Having been part of a fast-growing YC startup, I wanted to show what the early days of making a product are actually like—so I'm building a startup product myself and video recording the entire process.

Literally every minute I spend working on Shuffleboard is recorded and uploaded to YouTube. Each video is a couple hours long, and shows both my face and my screen as I work. There are about 30 sessions and about 70 hours of work so far.

All videos: https://www.youtube.com/playlist?list=PLFP8wPiIB7kz7pbYCnjIc...
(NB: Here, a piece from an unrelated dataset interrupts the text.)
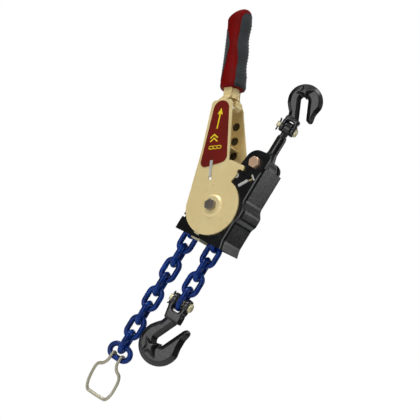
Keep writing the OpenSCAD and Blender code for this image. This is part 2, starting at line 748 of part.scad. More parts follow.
// The grip's width along its length, as a smooth waist
function grip_r(t) = grip_width / 2
    + (t < 0.58 ? 3.5 * pow((0.58 - t) / 0.58, 2) : 1.8 * pow((t - 0.58) / 0.42, 2))
    - (t < 0.05 ? 3.5 * pow(1 - t / 0.05, 2) : 0) - (t > 0.93 ? 7 * pow((t - 0.93) / 0.07, 2) : 0);
module grip_core() {
    rings = 18;
    color("#8f0d12") at_lever() translate([handle_x, grip_start, 0]) rotate([-90, 0, 0]) difference() {
        rotate_extrude($fn = 64) polygon(concat(
            [[0, 0]], [for (i = [0:rings]) [grip_r(i / rings) - 2, grip_length * i / rings]], [[0, grip_length]]));
        translate([0, 0, -1]) cylinder(r = neck_out - lever_plate + 0.2, h = tube_top - grip_start + 1.3);
        for (s = [-1, 1]) translate([-neck_width / 2 - 0.3, s > 0 ? neck_out - lever_plate - 0.3 : -neck_out - 0.3, -1])
            cube([neck_width + 0.6, lever_plate + 0.6, 14]);
        grip_cut(0.15);
    }
}
// The space of the two soft panels, on the front-right and back-left of the core
module grip_cut(clear) {
    for (a = [pad_turn, pad_turn + 180]) rotate([0, 0, a]) translate([grip_width / 2 - 7 - clear, -13 - clear, 10 - clear])
        cube([20, 26 + 2 * clear, grip_length - 24 + 2 * clear]);
}
pad_turn = 20;
module grip_pads() {
    rings = 18;
    color("#3c4043") at_lever() translate([handle_x, grip_start, 0]) rotate([-90, 0, 0]) intersection() {
        rotate_extrude($fn = 64) polygon(concat(
            [[0, 0]], [for (i = [0:rings]) [grip_r(i / rings), grip_length * i / rings]], [[0, grip_length]]));
        grip_cut(0);
    }
}

// ---------------------------------------------------------------- chain
// A link in the X-Z plane with its middle at the origin
module link() {
    color(blue) for (s = [0, 180]) rotate([0, s, 0]) {
        translate([0, 0, link_straight / 2]) rotate([90, 0, 0]) rotate_extrude(angle = 180)
            translate([link_bend, 0]) circle(d = chain_wire);
        translate([link_bend, 0, -link_straight / 2]) cylinder(d = chain_wire, h = link_straight);
    }
}
module hanging_link(x, i) {
    translate([x, 0, link_z(i)]) rotate([0, 0, link_twist(i) + (i % 2 == 0 ? 90 : 0)]) link();
}
module wrapped_link(a, flat) {
    radius = flat ? flat_reach / tan(half_pocket) : upright_reach / tan(60 - half_pocket);
    translate([axle_x, 0, axle_z]) rotate([0, -a, 0]) translate([radius, 0, 0]) rotate([0, 0, flat ? 90 : 0]) link();
}
module wrap_link_1() {
    wrapped_link(150, true);
}
module wrap_link_2() {
    wrapped_link(90, false);
}
module wrap_link_3() {
    wrapped_link(30, true);
}
// The last link of the tail lies crosswise: its upper leg rests in the link above
last_leg_z = link_z(tail_links - 1) - link_inside / 2 + chain_wire / 2 + side_gap;
last_turn = link_twist(tail_links) + (tail_links % 2 == 0 ? 90 : 0);
module crosswise_link() {
    translate([tail_x, 0, last_leg_z - link_bend]) rotate([0, 0, last_turn]) rotate([0, 90, 0]) link();
}
module tail_link(i) {
    if (i < tail_links) hanging_link(tail_x, i);
    else crosswise_link();
}
function unit(v) = v / norm(v);
function carry(u, t) = unit(u - (u * t) * t);
function spline_at(a, b, c, d, t) =
    0.5 * (2 * b + (c - a) * t + (2 * a - 5 * b + 4 * c - d) * t * t + (3 * b - a - 3 * c + d) * t * t * t);
function closed_spline(p, steps) = let (n = len(p))
    [for (i = [0:n - 1], k = [0:steps - 1])
        spline_at(p[(i + n - 1) % n], p[i], p[(i + 1) % n], p[(i + 2) % n], k / steps)];
// A closed wire along a smooth path
module closed_wire(path, r, first) {
    sides = 8;
    n = len(path);
    along = [for (i = [0:n - 1]) unit(path[(i + 1) % n] - path[(i + n - 1) % n])];
    side = [for (i = 0, v = carry(first, along[0]); i < n; i = i + 1, v = i < n ? carry(v, along[i]) : v) v];
    points = [for (i = [0:n - 1], k = [0:sides - 1]) let (a = 360 * k / sides)
        path[i] + r * (cos(a) * side[i] + sin(a) * cross(along[i], side[i]))];
    faces = [for (i = [0:n - 1], k = [0:sides - 1]) let (
        p = i * sides + k, q = i * sides + (k + 1) % sides,
        p2 = ((i + 1) % n) * sides + k, q2 = ((i + 1) % n) * sides + (k + 1) % sides)
        each [[p, q2, q], [p, p2, q2]]];
    polyhedron(points = points, faces = faces);
}
// The ring reaches over the last link's lower leg from the front and closes behind it
module pull_ring() {
    w = ring_width / 2 - ring_wire / 2;
    h = ring_height - ring_wire;
    half = [
        [8.8, 9.2, 3.6], [9.1, 7.2, 6.5], [9, 0.5, 7.9], [9, -6.2, 5.7], [9.2, -8, 0], [9.6, -7.8, -9],
        [15, -6.6, -16.5], [w - 3, -4.6, -21], [w, -1.2, -31], [w - 1, 3, 18 - h], [w - 6, 5.6, 7 - h], [w - 14, 7, 5 - h]
    ];
    n = len(half);
    loop = concat([[0, 9.2, 3.4]], half, [for (i = [n - 1:-1:0]) [-half[i][0], half[i][1], half[i][2]]]);
    color(gold) translate([tail_x, 0, last_leg_z - 2 * link_bend]) rotate([0, 0, last_turn])
        closed_wire(closed_spline(loop, 4), ring_wire / 2, [0, 0, 1]);
}

housing();
pivot_bolt();
pivot_nut();
pivot_spacers();
cross_pin();
chain_guide();
spring_seat();
shank();
top_hook();
top_hook_pin();
top_split_pin();
axle_bolt();
axle_nut();
axle_washers();
wheel_bushes();
chain_wheel();
front_ratchet();
rear_ratchet();
holding_pawl();
holding_springs();
lever_body();
label_plate();
spring_bracket();
handle_tube();
drive_pawl();
finger_pull();
drive_spring();
grip_core();
grip_pads();
wrap_link_1();
wrap_link_2();
wrap_link_3();
for (i = [1:tail_links]) tail_link(i);
for (i = [1:load_links]) hanging_link(0, i);
load_hook();
load_hook_pin();
load_split_pin();
pull_ring();
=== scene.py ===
"""Looks of a chain come-along: a pressed ratchet lever, a folded frame, two grab hooks and a blue chain."""

from __future__ import annotations

import json
import logging
import math
from collections.abc import Iterable, Sequence
from dataclasses import dataclass
from enum import Enum
from functools import cache

import bmesh
import bpy
from mathutils import Matrix, Vector


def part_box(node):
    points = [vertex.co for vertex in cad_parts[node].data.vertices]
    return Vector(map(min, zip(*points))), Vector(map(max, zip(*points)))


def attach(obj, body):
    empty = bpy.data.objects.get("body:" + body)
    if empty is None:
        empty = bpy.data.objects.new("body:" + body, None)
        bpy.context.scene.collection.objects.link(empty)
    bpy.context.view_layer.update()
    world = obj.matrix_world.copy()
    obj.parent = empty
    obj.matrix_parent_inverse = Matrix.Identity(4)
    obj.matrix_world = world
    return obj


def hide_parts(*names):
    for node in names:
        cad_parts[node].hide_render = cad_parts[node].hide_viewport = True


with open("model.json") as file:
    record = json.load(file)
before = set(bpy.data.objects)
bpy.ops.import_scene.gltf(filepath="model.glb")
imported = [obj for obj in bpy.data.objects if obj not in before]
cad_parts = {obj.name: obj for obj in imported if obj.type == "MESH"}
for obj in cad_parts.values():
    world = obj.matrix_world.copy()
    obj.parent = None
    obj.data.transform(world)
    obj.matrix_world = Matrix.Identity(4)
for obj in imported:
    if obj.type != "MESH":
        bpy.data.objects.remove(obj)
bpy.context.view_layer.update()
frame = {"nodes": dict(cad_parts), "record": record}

LOG = logging.getLogger("come_along")
MM = 0.001
SHARP_PAST = 38.0
ALL_SMOOTH = 180.0
NODES = frame["nodes"]
RECORD = frame["record"]
SLOT_OF = {part["node"]: part["material_slot"] for part in RECORD["subparts"]}
BODY_OF = {node: body for body, nodes in RECORD["behaviour"]["bodies"].items() for node in nodes}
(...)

See the live product: https://getshuffleboard.com/

What I've been doing:

  - Talking about who my customers are and what value I'm trying to create for them
  - Designing the basic UX
  - Interviewing potential users
  - Running usability tests
  - Designing a brand
  - Maintaining a product backlog
  - Reading documentation
  - Writing code
  - Fixing bugs
  - Learning how to write unit tests
  - Spending days trying to figure out Firestore security rules
  - Prepping for a mini-launch (including writing this HN post)
  - Getting stuck/bored/tired
  - Making lots of mistakes
Next steps:

  - Sales
  - More usability tests/interviews
  - More features
  - Improving the visual design
  - Subscriptions with Stripe
Tech stack:

  - React + Create React App (with styled components)
  - Firebase for the db (Firestore), plus Firebase auth and hosting
Like in any startup, there's a rollercoaster of ups and downs. The visual brand was designed in a couple hours, but figuring out how to finally secure the Firestore database took almost a week. There are moments where I'm having a blast, moments where I want to give up, and lots of hours where nothing much happens at all.

Would love to hear what you think :)

Sam

1 comments

If learning how to secure a database took you almost a week I'd respectfully suggest forgetting about YouTube and concentrate on learning the basics.
Yeah, it's normally a pretty basic task--in this case I was working with Firestore, which required a special nested structure to be able to write the security rules I needed. A week is a bit of an exaggeration anyway--it's a couple hours a day for a few days.